My daughters, 2 and 6, will probably always remember Tucson (or at least the older one will) as the place they got to stare a rattlesnake in the eye and chase hummingbirds. They did both at the Arizona-Sonora Desert Museum, a cross between a zoo and botanical garden west of town, and a unique entrant in both departments. The Life Underground exhibit coolly shows you desert animals in burrow mode, including a Gila monster that looked surprisingly cuddly. The Hummingbird Aviary is so loaded with the flittering little nectar-seekers that I kept thinking I saw them out of the corner of my eye after we left the aviary.
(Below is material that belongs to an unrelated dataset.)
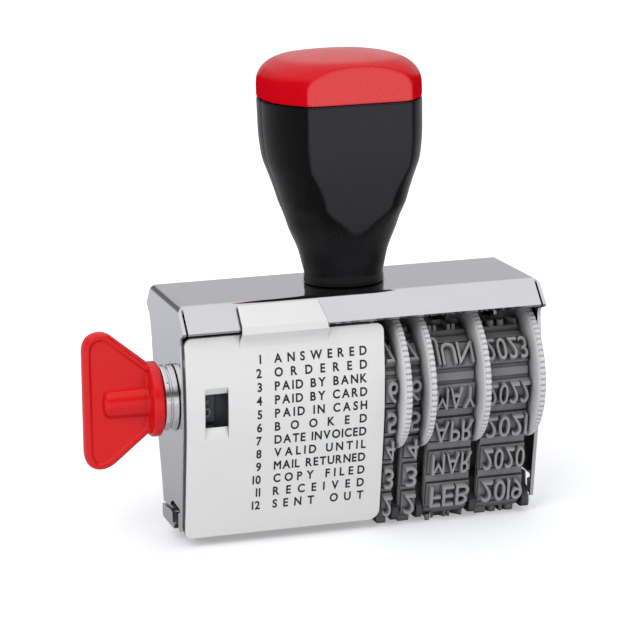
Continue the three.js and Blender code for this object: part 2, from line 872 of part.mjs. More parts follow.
// ------------------------------------------------------------------ assembly
const group = new THREE.Group();
const finishes = {
  plate: { color: 0xd6d8da, roughness: 0.12, metalness: 1 },
  steel: { color: 0xa9acae, roughness: 0.35, metalness: 1 },
  white: { color: 0xe2e1df, roughness: 0.5, metalness: 0 },
  black: { color: 0x17181a, roughness: 0.35, metalness: 0 },
  red: { color: 0xd8161c, roughness: 0.3, metalness: 0 },
  redCap: { color: 0xdd2a26, roughness: 0.45, metalness: 0 },
  rubber: { color: 0x6e7073, roughness: 0.7, metalness: 0 },
  wheel: { color: 0xc9cacb, roughness: 0.45, metalness: 0 },
  slate: { color: 0x3a3d42, roughness: 0.45, metalness: 0 },
};
function put(name, manifold, finish) {
  const m = manifold.getMesh();
  const v = new Float32Array(m.numVert * 3);
  for (let i = 0; i < m.numVert; i++)
    v.set(m.vertProperties.subarray(i * m.numProp, i * m.numProp + 3), i * 3);
  const g = new THREE.BufferGeometry()
    .setAttribute("position", new THREE.BufferAttribute(v, 3))
    .setIndex(new THREE.BufferAttribute(new Uint32Array(m.triVerts), 1));
  g.computeVertexNormals();
  const mesh = new THREE.Mesh(g, new THREE.MeshStandardMaterial(finishes[finish]));
  mesh.name = name;
  group.add(mesh);
}

put("chassis_frame", chassis, "plate");
put("divider_plate", divider, "steel");
put("platen_bar", platen, "steel");
put("index_cover", cover, "white");
put("handle_body", handleBody, "black");
put("handle_cap", handleCap, "redCap");
put("handle_screw", handleScrew, "steel");
put("handle_washer", handleWasher, "steel");
put("main_axle", axle, "steel");
put("axle_washer", axleWasher, "steel");
put("knob_bush", bush, "plate");
put("bush_nut", bushNut, "steel");
put("setting_knob", knob, "red");
put("knob_stem", knobStem, "steel");
put("stem_clip", stemClip, "steel");
put("phrase_drum", phraseDrum, "slate");
put(
  "phrase_band",
  band(
    phraseRun,
    PHRASE_X,
    PHRASE_PAD_X,
    ROWS,
    PAD_LENGTH,
    // row numbers on the margin, one per row
    Array.from({ length: ROWS }, (_, k) => [
      (k * phraseRun.length) / ROWS,
      INDEX_X[0] + 0.3,
      INDEX_X[1],
      1.7,
      BAND_PAD,
    ]),
  ),
  "rubber",
);
for (const key of Object.keys(BANDS)) {
  put(key + "_wheel", thumbWheel(WHEEL_X[key], BANDS[key]), "wheel");
  const [x0, x1] = BANDS[key];
  const day = key.startsWith("day");
  put(
    key + "_band",
    band(
      dateRun,
      [x0, x1],
      [x0 + (day ? 0.35 : 0.2), x1 - 0.1],
      day ? DAY_ROWS : ROWS,
      day ? DAY_PAD_LENGTH : PAD_LENGTH,
    ),
    "rubber",
  );
}

export default group;
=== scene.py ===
"""Rotary date stamp, built round its CAD frame.

It stands on its type at z = 0, with the long side along X. The red wing knob is at the left
(-X), the four date wheels are in the right half, the white index cover is at the front (-Y)
and the handle rises along +Z. Lengths of the pieces are in millimetres; materials, floor,
lights and camera are in metres.
"""

import functools
import math

import bmesh
import bpy
from mathutils import Matrix, Vector

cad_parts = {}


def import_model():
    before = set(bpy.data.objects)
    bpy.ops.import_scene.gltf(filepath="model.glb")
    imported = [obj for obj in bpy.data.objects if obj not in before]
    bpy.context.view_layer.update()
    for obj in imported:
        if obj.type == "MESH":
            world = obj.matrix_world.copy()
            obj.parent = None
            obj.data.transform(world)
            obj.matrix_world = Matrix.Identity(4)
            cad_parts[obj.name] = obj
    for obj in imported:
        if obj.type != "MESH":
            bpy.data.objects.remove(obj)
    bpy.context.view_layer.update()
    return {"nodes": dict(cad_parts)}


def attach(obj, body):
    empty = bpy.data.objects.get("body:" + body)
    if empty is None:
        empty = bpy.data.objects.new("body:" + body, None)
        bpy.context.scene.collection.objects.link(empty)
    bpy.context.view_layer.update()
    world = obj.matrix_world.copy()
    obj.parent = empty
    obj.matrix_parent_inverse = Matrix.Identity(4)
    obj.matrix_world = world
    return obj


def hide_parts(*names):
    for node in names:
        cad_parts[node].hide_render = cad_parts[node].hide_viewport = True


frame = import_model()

MM = 0.001
scene = bpy.context.scene

# Driving dimensions
HALF_LENGTH = 31.0  # chassis, along X
SHEET = 0.6  # thickness of the folded sheet
TOP_Z = 41.7
TOP_HALF = 10.15  # flat top, along Y, to where the flanges bend down
FLANGE = 3.9  # fall and reach of the 45 degree flanges
FLANGE_Y = TOP_HALF + FLANGE
FLANGE_Z = TOP_Z - FLANGE
AXIS = (-4.6, 25.5)  # y, z of the wheel axis
WHEEL_R = 12.1
SEAM_Z = 72.9  # between handle and cap
HANDLE_TOP = 80.65
HEAD_REACH = 13.65  # half width of the handle's head along X


# ---------------------------------------------------------------- curves
def smoothstep(t):
    t = min(1.0, max(0.0, t))
    return t * t * (3 - 2 * t)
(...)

And then there's the Children's Museum Tucson, which our aficionado girls rated one of their favorites. Housed in a former Carnegie Library downtown, its impressive setting still takes a back seat to exhibits that are truly engaging — like the giant human-body display that allows you to play with ear wax and snot. Oh, fer fun.

The spa queen

Spas are another trademark of Tucson, and you can be sure my wife knew that going in. She intended to drive up to the Oprah-endorsed Miraval Arizona Resort but didn't want to make the nearly hourlong drive to its remote location after already spending a lot of time in the car (Tucson is devoid of efficient roads).

Predictably, though, she was able to find an equally expensive one closer to town: Lowes Ventana Canyon, where the "lakeside" spa — not a natural lake, of course — has an oasis feel with mountain views. My wife got the signature Sedona Sacred Ritual ($185), which involves a massage, salt scrub and mud wrap made up of local desert botanicals. She raved afterward about how great the mud smelled. I wish I were making that up.

My wife's other destination of choice was the Hotel Congress, a historic downtown landmark with colorful Aztec-style décor. I knew the hotel for its namesake music club, housed in a small and rustic old ballroom (Minneapolis rocker Mark Mallman told me it's one of his favorite places to play). Gangster lore knows it as the place John Dillinger was caught. We learned it's also an awesome place for brunch. Its casually cool Cup Café served rich and thick huevos rancheros and a savory brisket-and-egg sandwich that proved to be our favorite meal of the trip.

The happy hiker

There's nothing like having mountain hiking trails just up the street. Our house at the northern end of town was just downhill from Coronado National Forest and the road up to Mount Lemmon, a popular (and even snowy) mountain getaway for Tucsonans. There are excellent trails all the way up the mountain.

My favorite hike was the Soldier Trail, a 2.6-mile steep climb around giant boulders and Soldier Canyon that winds up at the site of a former prison camp. I perfectly timed it so that my view on the way back down — with waking bats squeaking all around me — was sunset across the vast Tucson Basin. It's at least a good-looking city from high above.

The whole group

For once, I wasn't the only one eager to take in the natural scenery on this trip. The whole family took a trek up to Sabino Canyon, about 20 minutes north of downtown, where Disney World-like tram shuttles take you deep up into a mountain vein and can let you off at various stopping points along the way. We took a 1½-mile hike through saguaro-adorned washes that was as beautiful as the tougher solo treks I did.

Speaking of saguaros, there's a national park named after the gangly cactuses right on the edge of Tucson city limits — actually on two edges of town, east and west. Saguaro National Park is split into two sections, and both offer a wide variety of easy nature loops, challenging hiking and ranger-run activities. The west is the best (and just a hop-skip from the Arizona-Sonora Desert Museum). But the east side is where my 6-year-old had the most fun courtesy of the Junior Ranger checklist book, a good reminder to all of us that there's a lot more to see in the desert than meets the eye.